Quickly I am on the hook. What follows must read like the experiences of a 12-year-old: Fascinated, I begin to participate. As if that would have any relevance with 10 followers – it’s more “for the record”, an exercise in curating content and a kind of diary. Who I follow here becomes a new who-is-who for me. I probe what Twitter thinks is important and how this relates to my views. You adapt, it’s hard to ignore – like the SEO plugin that gives me well-meant tips on how to write. You get a little cynical: Your own content doesn’t really resonate. On the other hand, the purely verbal statement for an atheist threatened by torture – in the high hope that the mass public may take a good influence – brings sympathies. After all, this is better than the opposite, but it is a weird kind of economy.

The opposite is also quickly there. All the hate is just a few clicks away. The phrase “Hate is not an opinion” I find quite difficult. But sometimes I think that seeing the Internet so constructive in the first years came due to the fact that all the imbecils hadn’t yet discovered it. Now, here they are. And I physically feel that the compulsory exercise of “leaving my filter bubble” (a logical contradiction?) is literally unhealthy. The Philippine “content moderators” who are supposed to clean hatred and violence out of the platforms, probably have shorter lives – like firefighters –, because dealing with the horror is so psychologically damaging.

The cultural competency of posting gives birth to attitudes for which one must constantly decide anew. Are you a snob, a dandy, a gourmet? Do you go to a pub to fight? Are you looking for pearls and spin threads with unknown people? Will the world change if you keep yourself out of this? Is @therealhabeck the same person as the green MoP @RobertHabeck, who said goodbye to Twitter because it makes him aggressive? Does this discourse machine bring constructive added value in the end?
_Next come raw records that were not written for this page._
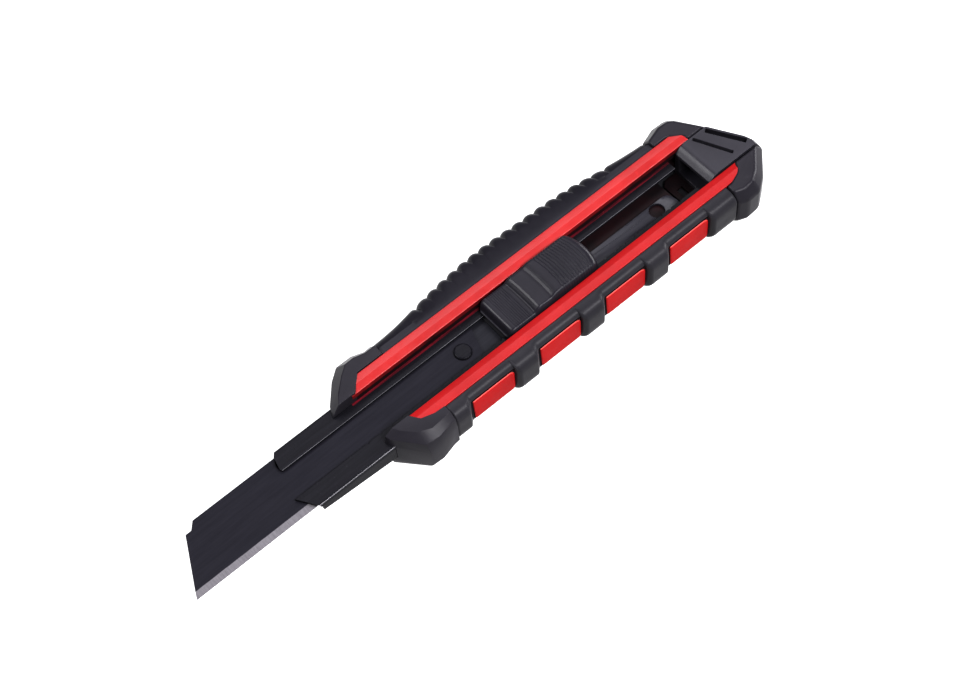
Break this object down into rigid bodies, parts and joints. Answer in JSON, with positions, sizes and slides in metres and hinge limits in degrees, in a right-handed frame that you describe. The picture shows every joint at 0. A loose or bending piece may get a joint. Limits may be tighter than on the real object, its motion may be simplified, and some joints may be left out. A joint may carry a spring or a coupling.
{
  "type": "utility knife",
  "caption": "Retractable snap-off utility knife with a steel blade rail, ribbed thumb slider, rubber corner bumpers, red side windows and a pull-out end cap.",
  "frame": {"origin": "centre of the bounding box footprint on the flat back face", "axes": "+X along the length away from the blade tip, +Y towards the spine, +Z out of the slider face"},
  "size_m": [0.1958, 0.0386, 0.0152],
  "materials": {
    "red_plastic": "satin gloss moulded plastic",
    "soft_grip": "matt soft-touch overmould",
    "bumper_rubber": "satin soft-touch overmould",
    "black_plastic": "fine-textured moulded plastic",
    "slider_plastic": "satin moulded plastic",
    "cap_plastic": "satin moulded plastic",
    "black_rail": "black coated pressed steel",
    "black_blade": "black coated blade with a bare ground bevel",
    "carrier_steel": "pressed spring steel",
    "fastener_steel": "zinc plated"
  },
  "bodies": {
    "handle": {"handle_body": "red_plastic", "spine_grip": "soft_grip", "finger_grip": "soft_grip", "front_spine_bumper": "bumper_rubber", "front_edge_bumper": "bumper_rubber", "rear_spine_bumper": "bumper_rubber", "rear_edge_bumper": "bumper_rubber", "back_cover": "black_plastic", "cover_screws": "fastener_steel", "blade_rail": "black_rail", "rail_rivets": "fastener_steel", "spare_blades": "black_blade", "magazine_leaf": "fastener_steel"},
    "slider": {"blade": "black_blade", "blade_carrier": "carrier_steel", "carrier_pin": "black_rail", "slider_base": "black_plastic", "base_rivet": "fastener_steel"},
    "thumb_button": {"thumb_slider": "slider_plastic", "lock_pawl": "carrier_steel", "button_spring": "fastener_steel"},
    "end_cap": {"end_cap": "cap_plastic", "cap_tongue": "black_plastic"}
  },
  "joints": [
    {"name": "blade_slide", "type": "slide", "parent": "handle", "child": "slider", "axis": [1, 0, 0], "range_m": [-0.037, 0.038]},
    {"name": "thumb_press", "type": "slide", "parent": "slider", "child": "thumb_button", "axis": [0, 0, -1], "range_m": [0, 0.0008], "stiffness_N_per_m": 500, "springref_m": -0.001, "deforming": ["button_spring"]},
    {"name": "end_cap_pull", "type": "slide", "parent": "handle", "child": "end_cap", "axis": [1, 0, 0], "range_m": [0, 0.014]}
  ]
}
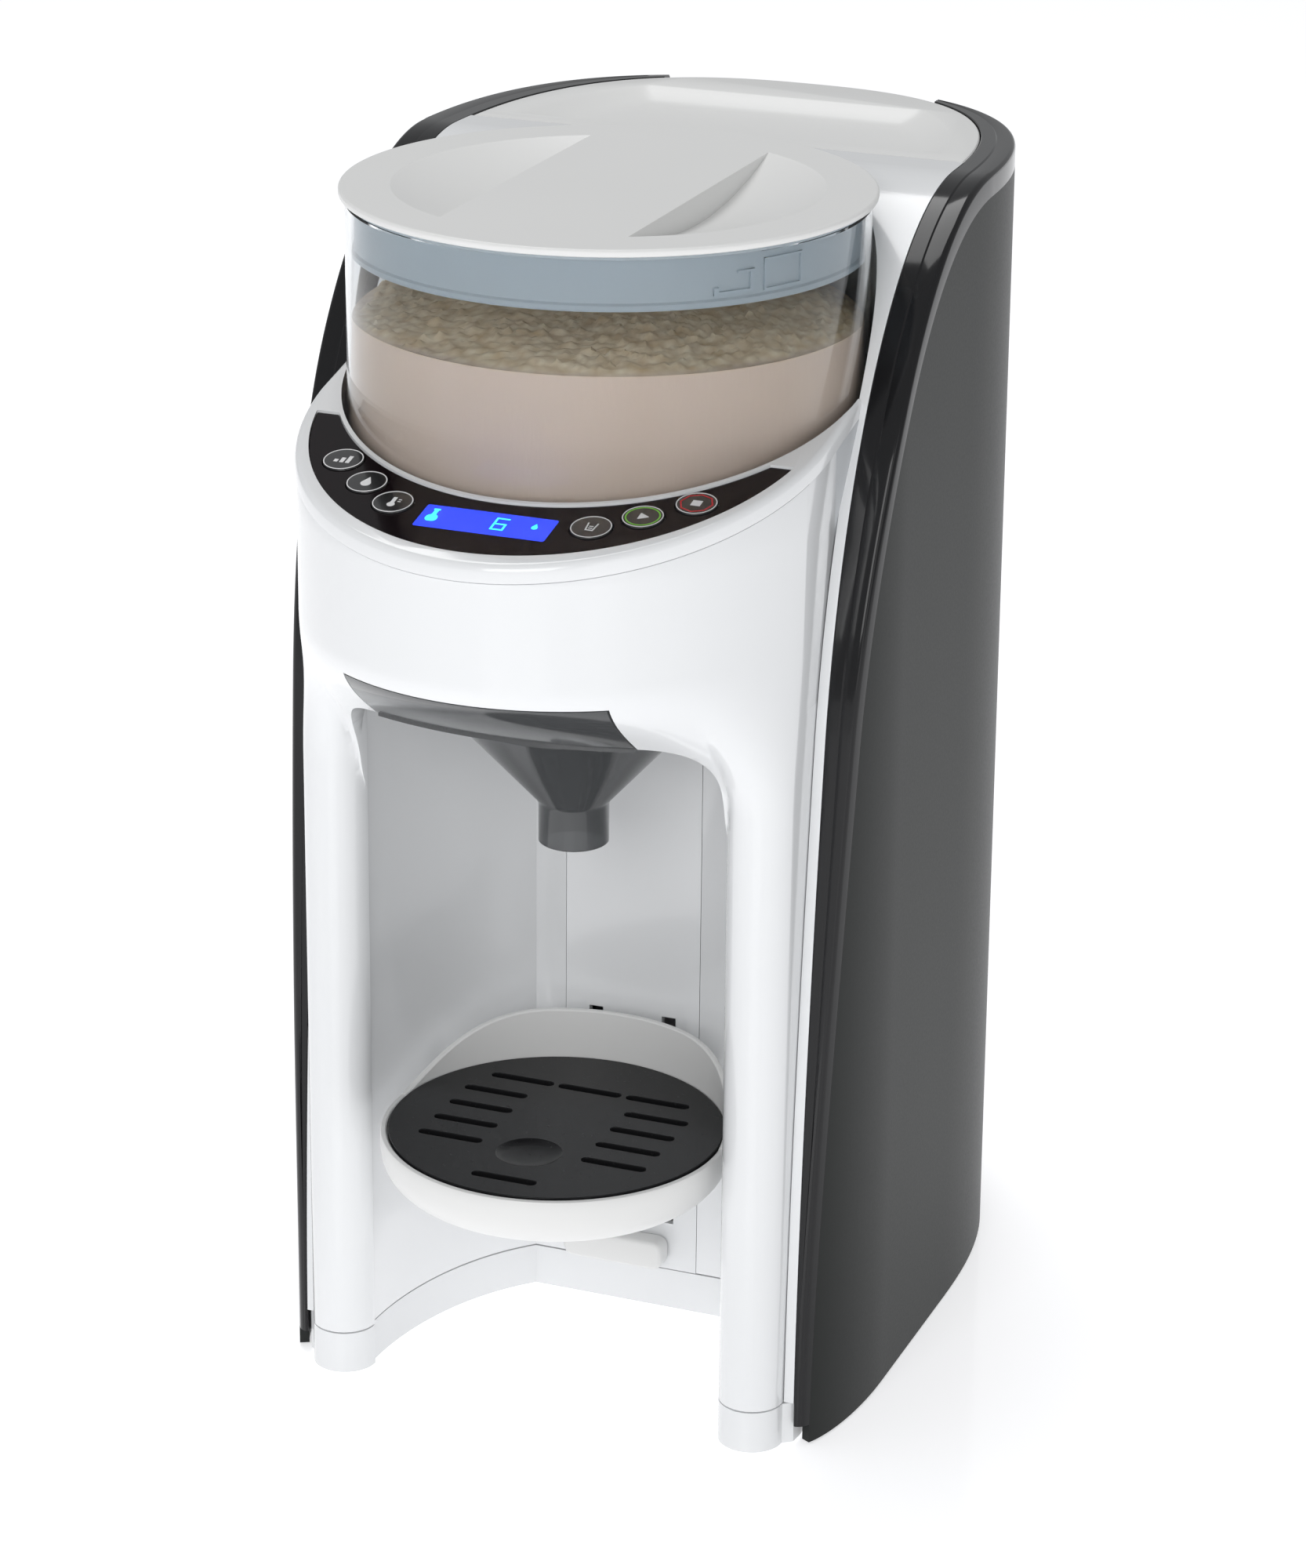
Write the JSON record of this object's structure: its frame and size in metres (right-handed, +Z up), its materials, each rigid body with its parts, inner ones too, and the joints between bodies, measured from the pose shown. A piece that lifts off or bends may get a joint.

For me, Twitter remains the means of choice – and the tweet the dosage form of entire worlds in a nutshell. To network myself, to develop a coherent position, to be a tangible and approachable person. Is it okay to show so much trust and goodwill to such a darn platform that you don’t even like very much? Maybe it’s like the rest of the world: it’s anything but perfect. And the laws in this strange street called Social Media, we should change them. Moving the algorithm away from sensation to more constructive things. Still a way to go, really.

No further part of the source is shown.